**THE TASK**
Copy the data exactly from the line that contains "# Seen from the" through the line that contains "before = set(bpy.data.objects)", keeping both end lines and leaving out everything else.

**Entries with model source code**
┄┄┄┄┄┄┄┄┄┄┄┄┄┄┄┄┄┄┄┄

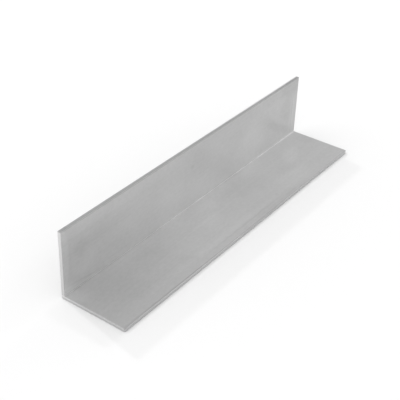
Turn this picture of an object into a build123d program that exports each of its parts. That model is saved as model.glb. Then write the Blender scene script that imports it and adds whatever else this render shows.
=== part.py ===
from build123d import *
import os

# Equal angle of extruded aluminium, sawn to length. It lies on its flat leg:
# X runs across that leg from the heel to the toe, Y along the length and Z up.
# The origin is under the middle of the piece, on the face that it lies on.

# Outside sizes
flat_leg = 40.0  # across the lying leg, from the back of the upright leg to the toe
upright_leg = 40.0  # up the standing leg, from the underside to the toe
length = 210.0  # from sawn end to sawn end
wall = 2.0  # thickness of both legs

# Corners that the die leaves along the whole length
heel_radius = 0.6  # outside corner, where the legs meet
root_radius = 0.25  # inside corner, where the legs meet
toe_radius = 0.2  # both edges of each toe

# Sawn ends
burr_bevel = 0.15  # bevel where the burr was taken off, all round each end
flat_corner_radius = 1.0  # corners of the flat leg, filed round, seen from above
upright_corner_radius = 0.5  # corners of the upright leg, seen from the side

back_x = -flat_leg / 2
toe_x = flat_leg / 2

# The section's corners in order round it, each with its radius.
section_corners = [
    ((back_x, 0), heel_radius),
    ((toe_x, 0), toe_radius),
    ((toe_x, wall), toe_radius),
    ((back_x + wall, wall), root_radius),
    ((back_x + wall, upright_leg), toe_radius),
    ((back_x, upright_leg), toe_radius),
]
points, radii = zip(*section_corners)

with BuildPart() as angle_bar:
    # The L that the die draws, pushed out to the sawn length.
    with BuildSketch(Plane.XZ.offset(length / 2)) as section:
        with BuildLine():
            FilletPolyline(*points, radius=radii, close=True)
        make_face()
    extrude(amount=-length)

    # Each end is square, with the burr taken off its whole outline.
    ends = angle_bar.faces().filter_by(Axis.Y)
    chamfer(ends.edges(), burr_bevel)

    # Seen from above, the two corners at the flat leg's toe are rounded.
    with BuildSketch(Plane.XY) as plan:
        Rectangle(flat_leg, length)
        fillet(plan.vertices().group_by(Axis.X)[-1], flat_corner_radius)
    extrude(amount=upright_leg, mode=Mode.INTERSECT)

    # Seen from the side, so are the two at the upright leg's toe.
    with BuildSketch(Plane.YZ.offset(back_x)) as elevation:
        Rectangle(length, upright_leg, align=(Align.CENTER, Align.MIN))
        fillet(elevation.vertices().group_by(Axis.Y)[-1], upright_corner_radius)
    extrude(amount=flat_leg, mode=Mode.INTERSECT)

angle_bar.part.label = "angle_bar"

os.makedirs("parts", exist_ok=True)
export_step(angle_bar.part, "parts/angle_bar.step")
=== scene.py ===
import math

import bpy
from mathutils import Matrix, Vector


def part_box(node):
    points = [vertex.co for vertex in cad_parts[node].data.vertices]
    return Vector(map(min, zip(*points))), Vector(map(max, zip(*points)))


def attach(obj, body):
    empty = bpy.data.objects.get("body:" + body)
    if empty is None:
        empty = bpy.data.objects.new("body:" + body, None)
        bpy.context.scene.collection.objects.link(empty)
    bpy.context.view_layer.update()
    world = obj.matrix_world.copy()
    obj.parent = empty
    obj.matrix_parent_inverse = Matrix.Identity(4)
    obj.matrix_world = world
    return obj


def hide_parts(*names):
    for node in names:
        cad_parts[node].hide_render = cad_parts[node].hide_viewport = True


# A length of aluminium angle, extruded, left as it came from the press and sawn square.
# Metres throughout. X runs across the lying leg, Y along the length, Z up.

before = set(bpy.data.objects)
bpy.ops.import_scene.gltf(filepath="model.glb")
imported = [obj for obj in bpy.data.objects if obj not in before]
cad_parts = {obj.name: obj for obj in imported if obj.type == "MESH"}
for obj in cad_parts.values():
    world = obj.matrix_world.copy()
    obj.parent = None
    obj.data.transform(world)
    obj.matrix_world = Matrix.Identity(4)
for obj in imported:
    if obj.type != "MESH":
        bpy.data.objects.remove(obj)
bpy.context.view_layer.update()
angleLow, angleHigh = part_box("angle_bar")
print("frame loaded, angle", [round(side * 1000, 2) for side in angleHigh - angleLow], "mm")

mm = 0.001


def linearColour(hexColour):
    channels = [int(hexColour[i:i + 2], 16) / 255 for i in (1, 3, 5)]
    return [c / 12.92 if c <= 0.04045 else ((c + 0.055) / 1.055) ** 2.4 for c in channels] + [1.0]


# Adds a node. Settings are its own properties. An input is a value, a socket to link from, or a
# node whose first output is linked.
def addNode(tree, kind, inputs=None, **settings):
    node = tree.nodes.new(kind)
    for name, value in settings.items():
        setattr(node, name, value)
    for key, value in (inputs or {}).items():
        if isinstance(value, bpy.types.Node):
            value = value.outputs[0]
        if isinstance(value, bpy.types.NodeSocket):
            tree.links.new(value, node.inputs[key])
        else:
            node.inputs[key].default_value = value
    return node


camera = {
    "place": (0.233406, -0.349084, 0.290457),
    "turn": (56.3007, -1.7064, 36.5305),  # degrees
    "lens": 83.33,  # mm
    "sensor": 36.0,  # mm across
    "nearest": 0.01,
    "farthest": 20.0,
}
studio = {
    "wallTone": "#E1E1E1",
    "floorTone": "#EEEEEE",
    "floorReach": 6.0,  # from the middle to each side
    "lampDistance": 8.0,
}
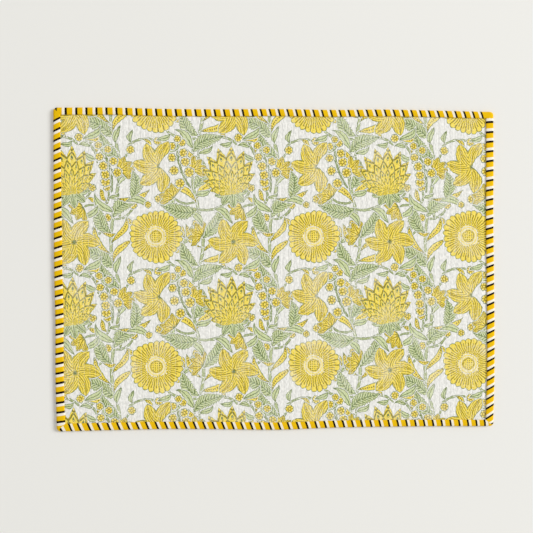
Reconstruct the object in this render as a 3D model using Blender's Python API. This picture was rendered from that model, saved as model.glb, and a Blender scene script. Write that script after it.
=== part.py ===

┄┄┄┄┄┄┄┄┄┄┄┄┄┄┄┄┄┄┄┄

**REPLY**
    # Seen from the side, so are the two at the upright leg's toe.
    with BuildSketch(Plane.YZ.offset(back_x)) as elevation:
        Rectangle(length, upright_leg, align=(Align.CENTER, Align.MIN))
        fillet(elevation.vertices().group_by(Axis.Y)[-1], upright_corner_radius)
    extrude(amount=flat_leg, mode=Mode.INTERSECT)

angle_bar.part.label = "angle_bar"

os.makedirs("parts", exist_ok=True)
export_step(angle_bar.part, "parts/angle_bar.step")
=== scene.py ===
import math

import bpy
from mathutils import Matrix, Vector


def part_box(node):
    points = [vertex.co for vertex in cad_parts[node].data.vertices]
    return Vector(map(min, zip(*points))), Vector(map(max, zip(*points)))


def attach(obj, body):
    empty = bpy.data.objects.get("body:" + body)
    if empty is None:
        empty = bpy.data.objects.new("body:" + body, None)
        bpy.context.scene.collection.objects.link(empty)
    bpy.context.view_layer.update()
    world = obj.matrix_world.copy()
    obj.parent = empty
    obj.matrix_parent_inverse = Matrix.Identity(4)
    obj.matrix_world = world
    return obj


def hide_parts(*names):
    for node in names:
        cad_parts[node].hide_render = cad_parts[node].hide_viewport = True


# A length of aluminium angle, extruded, left as it came from the press and sawn square.
# Metres throughout. X runs across the lying leg, Y along the length, Z up.

before = set(bpy.data.objects)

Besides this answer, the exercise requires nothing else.